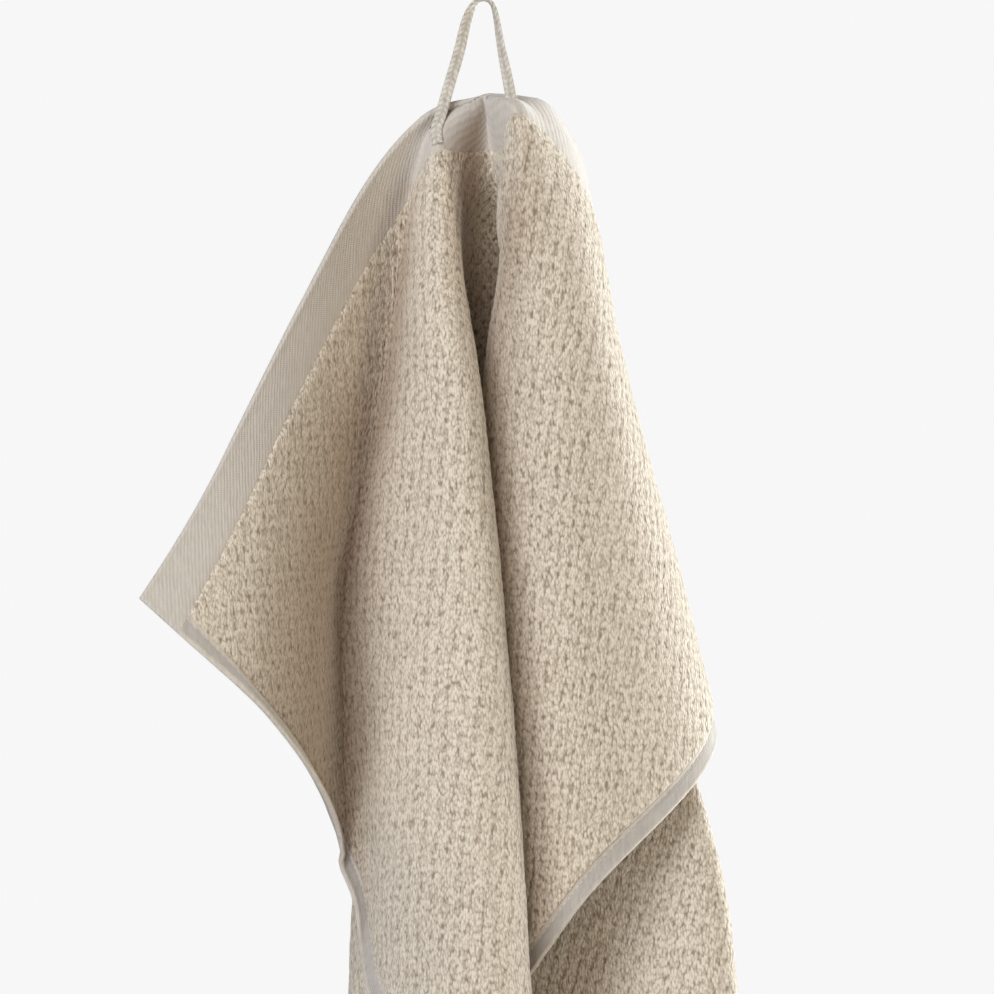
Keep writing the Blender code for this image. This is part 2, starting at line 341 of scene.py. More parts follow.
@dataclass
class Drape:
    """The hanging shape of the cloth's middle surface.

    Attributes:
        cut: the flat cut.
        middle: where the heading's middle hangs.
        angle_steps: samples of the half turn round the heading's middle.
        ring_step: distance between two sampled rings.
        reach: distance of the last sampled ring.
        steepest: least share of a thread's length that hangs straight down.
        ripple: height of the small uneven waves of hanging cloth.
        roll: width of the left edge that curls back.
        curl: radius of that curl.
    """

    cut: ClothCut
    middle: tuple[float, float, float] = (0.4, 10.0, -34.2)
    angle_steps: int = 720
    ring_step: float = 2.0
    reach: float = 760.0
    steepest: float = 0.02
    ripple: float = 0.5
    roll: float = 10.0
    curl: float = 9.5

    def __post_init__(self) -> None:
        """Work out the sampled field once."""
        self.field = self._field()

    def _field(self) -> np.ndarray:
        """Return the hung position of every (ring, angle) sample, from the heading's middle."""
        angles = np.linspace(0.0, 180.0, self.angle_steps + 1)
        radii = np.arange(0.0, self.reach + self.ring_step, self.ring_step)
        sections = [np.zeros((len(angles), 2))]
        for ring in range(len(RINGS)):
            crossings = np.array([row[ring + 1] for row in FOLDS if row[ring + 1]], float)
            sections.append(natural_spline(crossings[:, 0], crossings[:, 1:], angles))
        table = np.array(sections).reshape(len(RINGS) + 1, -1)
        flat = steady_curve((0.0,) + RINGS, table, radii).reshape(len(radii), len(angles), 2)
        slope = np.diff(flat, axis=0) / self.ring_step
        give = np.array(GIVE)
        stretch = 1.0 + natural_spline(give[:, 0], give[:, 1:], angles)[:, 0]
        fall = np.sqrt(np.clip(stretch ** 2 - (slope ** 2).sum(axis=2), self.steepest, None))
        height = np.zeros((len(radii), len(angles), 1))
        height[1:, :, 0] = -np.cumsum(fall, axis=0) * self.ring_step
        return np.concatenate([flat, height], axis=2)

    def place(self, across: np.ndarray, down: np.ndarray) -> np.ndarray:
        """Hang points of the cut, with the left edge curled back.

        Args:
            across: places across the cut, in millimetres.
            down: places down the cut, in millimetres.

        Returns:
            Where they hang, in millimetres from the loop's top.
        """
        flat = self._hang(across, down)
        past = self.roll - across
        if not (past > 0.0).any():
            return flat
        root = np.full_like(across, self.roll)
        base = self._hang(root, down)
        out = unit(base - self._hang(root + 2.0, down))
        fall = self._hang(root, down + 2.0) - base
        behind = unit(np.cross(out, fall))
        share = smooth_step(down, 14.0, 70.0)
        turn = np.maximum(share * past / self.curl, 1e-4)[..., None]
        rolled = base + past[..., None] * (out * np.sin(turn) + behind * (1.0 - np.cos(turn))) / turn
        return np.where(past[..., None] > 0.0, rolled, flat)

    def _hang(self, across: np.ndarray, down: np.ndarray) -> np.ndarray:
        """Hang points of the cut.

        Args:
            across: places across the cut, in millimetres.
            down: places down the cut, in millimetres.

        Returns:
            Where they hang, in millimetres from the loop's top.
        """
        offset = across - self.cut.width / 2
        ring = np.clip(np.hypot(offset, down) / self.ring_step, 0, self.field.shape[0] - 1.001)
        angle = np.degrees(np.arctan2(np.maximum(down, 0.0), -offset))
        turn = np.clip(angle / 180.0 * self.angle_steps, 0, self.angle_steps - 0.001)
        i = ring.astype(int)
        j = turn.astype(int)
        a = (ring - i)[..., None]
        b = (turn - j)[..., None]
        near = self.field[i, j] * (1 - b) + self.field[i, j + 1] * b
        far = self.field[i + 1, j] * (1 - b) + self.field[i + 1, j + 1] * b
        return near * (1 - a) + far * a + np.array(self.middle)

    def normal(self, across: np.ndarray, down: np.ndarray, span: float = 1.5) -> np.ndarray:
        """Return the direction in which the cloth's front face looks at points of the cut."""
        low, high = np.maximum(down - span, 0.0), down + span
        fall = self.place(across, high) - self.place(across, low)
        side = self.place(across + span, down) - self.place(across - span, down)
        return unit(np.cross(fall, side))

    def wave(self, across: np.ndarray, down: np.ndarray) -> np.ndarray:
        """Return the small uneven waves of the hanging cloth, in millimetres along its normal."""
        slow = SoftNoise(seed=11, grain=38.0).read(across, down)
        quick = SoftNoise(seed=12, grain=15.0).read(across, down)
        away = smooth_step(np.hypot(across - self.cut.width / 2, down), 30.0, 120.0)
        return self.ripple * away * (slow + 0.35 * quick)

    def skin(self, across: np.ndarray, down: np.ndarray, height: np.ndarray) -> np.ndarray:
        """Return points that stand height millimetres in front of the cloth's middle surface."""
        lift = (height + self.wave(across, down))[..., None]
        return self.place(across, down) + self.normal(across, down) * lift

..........

**Request**
Print only the lines from the top of the data above down to the line holding "shape of the cloth's middle surface.", inclusive.

**Exercise response**
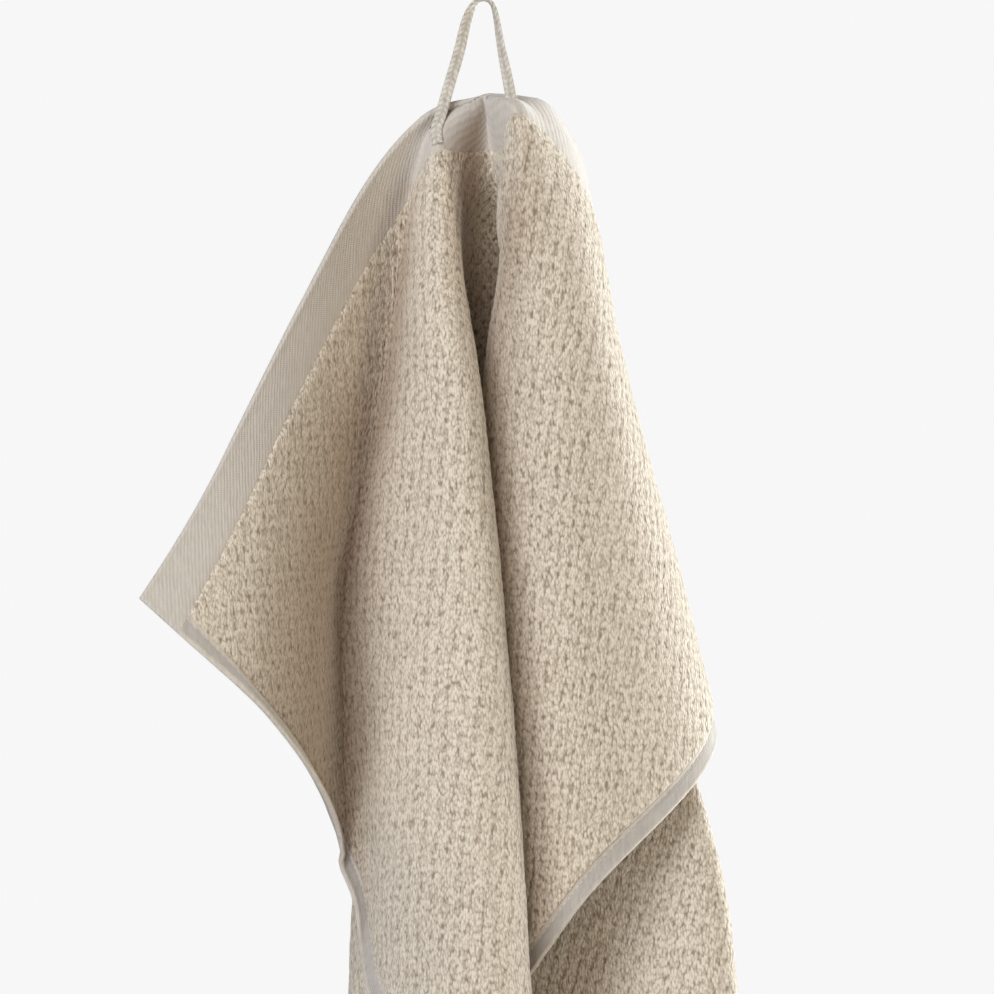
Keep writing the Blender code for this image. This is part 2, starting at line 341 of scene.py. More parts follow.
@dataclass
class Drape:
    """The hanging shape of the cloth's middle surface.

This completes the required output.